If you don’t have the type of icing tip for filling cupcakes, you can also use a sharp (preferably serrated) knife to cut a small hole in the top of the cupcakes, making room for you to spoon some of the filling on top.

Stabilized Whipped Cream (adapted from here)

  • 1 cup heavy whipping cream
  • 1/4 cup powdered sugar
  • 1 teaspoon vanilla
  • 2 teaspoons unflavored gelatin
  • 4 teaspoons warm water

Fresh whipped cream is lovely. I’m told it goes well with berries, but the few times I’ve made it, it was to top off a dessert.The only problem with it is that it doesn’t keep it’s shape for long. Even if you’ve never made whipped cream at home, you’ve probably seen that the canned variety starts to get melty pretty quickly. One solution is to add unflavored gelatin to the cream to help stiffen the cream.

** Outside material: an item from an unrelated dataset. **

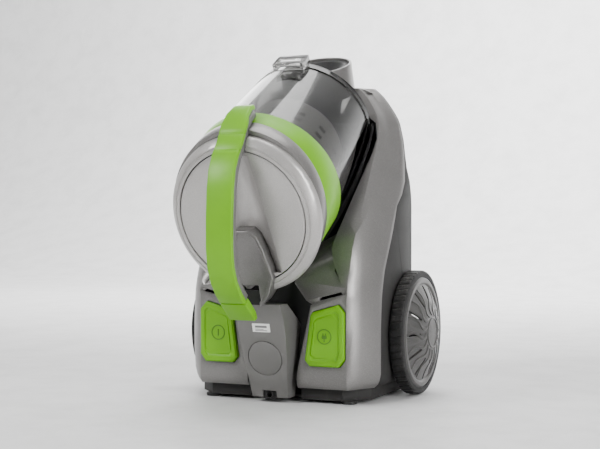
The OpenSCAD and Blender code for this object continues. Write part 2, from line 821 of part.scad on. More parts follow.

This was as trial-and-error process for me. The first time around I took commenters’ advice and combined the gelatin with cold water and then whipped the cream. By the time the cream had whipped up, the gelatin had solidified (ew). So here’s what I did for round two:

Chill your bowl and beaters for 15-30 minutes. Mine were closer to 30, because I got distracted and forgot about them. Start whipping the heavy whipping cream. Try not to let it splatter all over your shirt, the wall, the kitchen counter, etc. When it starts to thicken and you can see ripples from the beaters staying in the cream, add the powdered sugar.

Whisk together the gelatin and warm water so that the gelatin dissolves (but don’t let it sit and solidify!). Add the gelatin and the vanilla to the cream, and beat until stiff peaks form.

To top the cupcakes I used a large star icing tip to squeeze a dollop of the whipped cream right on the center of the cupcakes.

I was really pleased with how these turned out, and how well the whipped cream kept its shape (I kept bugging Nick to ask if the cream had melted yet). I hope you give it a try!